I changed jobs last year and contributed to 2 401(k) plans administered by my 2 employers. When I got my W-2 forms, I realized that I contributed more than the maximum 401(k) contribution limit. What should I do?

- You can leave the extra contributed money in the plans but you could be taxed on it twice – once in the year of contribution and another when you withdraw it. However, you will be taxed only once if you notify your organization and withdraw the excess money before April 15 of the year in which you contributed too much. You have to decide from which plan you will withdraw the money from. It can be either of the plans, or you can split the withdrawal between the two plans. Before you do so, be sure to check whether your plan allows ’corrective distributions’ which are meant to correct these kinds of situations.

- Before you withdraw from either of the plans, be sure to check in which plan you received more employer matching 401(k) contributions, obviously you will want to withdraw lesser or not at all from the plan where you got the higher match rate. Also consider your employer’s 401(k) vesting rules to determine if you will be with the employer for a longer period of time, and how sooner your matching contributions get vested.

When can I change how much I contribute and how often?

- These rules are set by your 401(k) plan administrator and they can be very flexible or restrictive.

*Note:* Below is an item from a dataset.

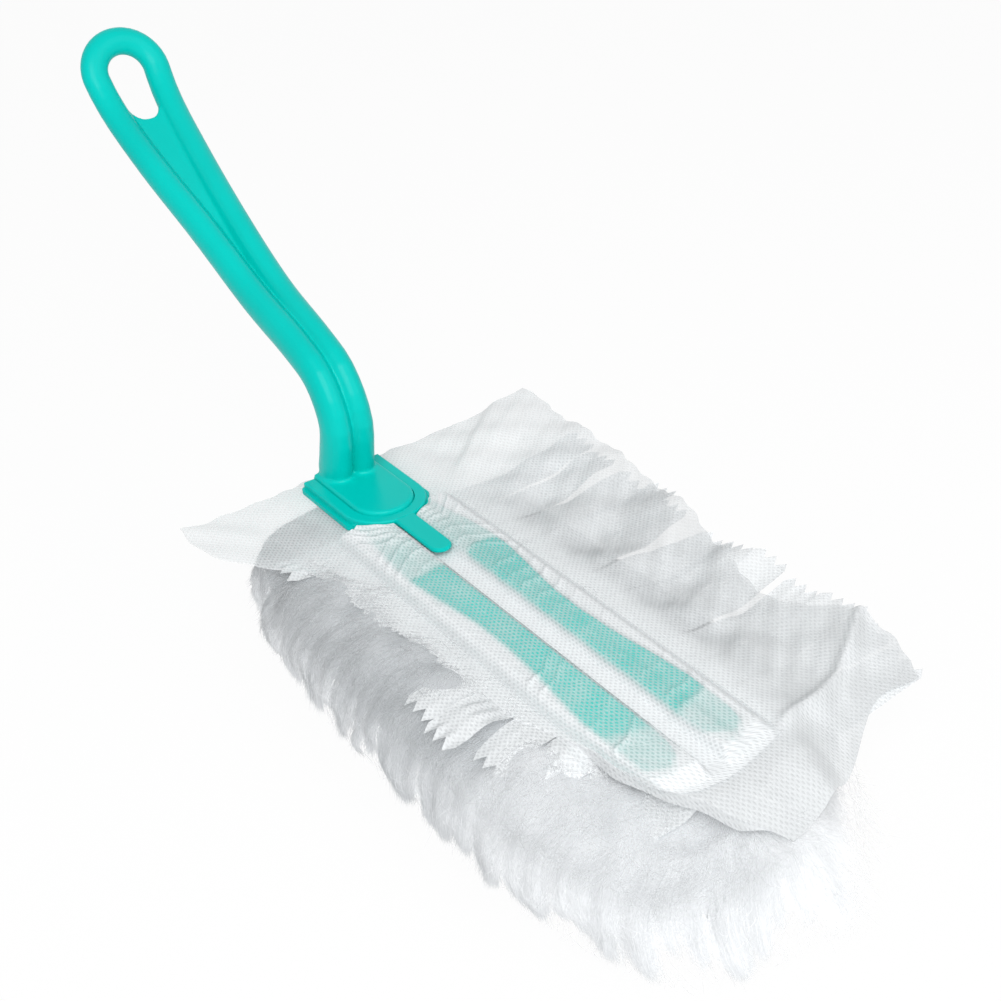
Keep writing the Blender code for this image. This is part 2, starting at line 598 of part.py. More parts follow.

The most flexible these plans can get is to allow you to have varying contributions each pay period, while others may allow you to change this only once in the beginning of the year. This is a restrictive 401(k) plan.

I recently changed jobs but my new employer does not offer a 401(k) retirement plan. Can I continue to make contributions to my old 401k?

- You can’t make additional contributions to your old 401(k) with your old employer simply because you are no longer an employee of your former organization. However, you can make contributions to an Individual Retirement Account (IRA), although the contribution limit is lower than a 401(k). Also, whether your IRA contributions are tax deductible depends on the type of IRA you contribute to, and your income levels.
Should I stop contributing after I have contributed enough to get the full employer match each year?

- You should contribute as much as your budget allows, as well as try to get the full employer match. Remember, the reason you are saving is for your retirement years when you will NOT have that employment income you have now, so the more you put away now, the more you will have later.

Can my company change the employer 401(k) match in times when it is not doing so well?

- Your employer can change the match at any time by notifying you. The only time it cannot change is when it has a contractual obligation with a union or employee body or a collective bargaining agreement that requires a specific matching contribution. Most companies will tell you a few months in advance before they change the matching contributions.
Participants in my company’s 401(k) plan are not able to choose their investments while other employers allow this flexibility. Is this legal and fair?

- By law, employers are not required to let you choose your own set of investments for your company administered 401(k) plan. The employer is allowed to plan with your plan’s trustee to see how the money will be invested. Thus, it is legal for employers to determine where your 401(k) money is invested, however very few employers do this and most will take your input and allow you to make your own decisions.

- Employers sometimes prefer to choose the investments for their employees because it makes the cost of administering the 401(k) plan easier and saves the cost of having to educate employees about their investments.

- Most employers however will give you the choice of several mutual funds from different industries of the economy to allow you to be diversified.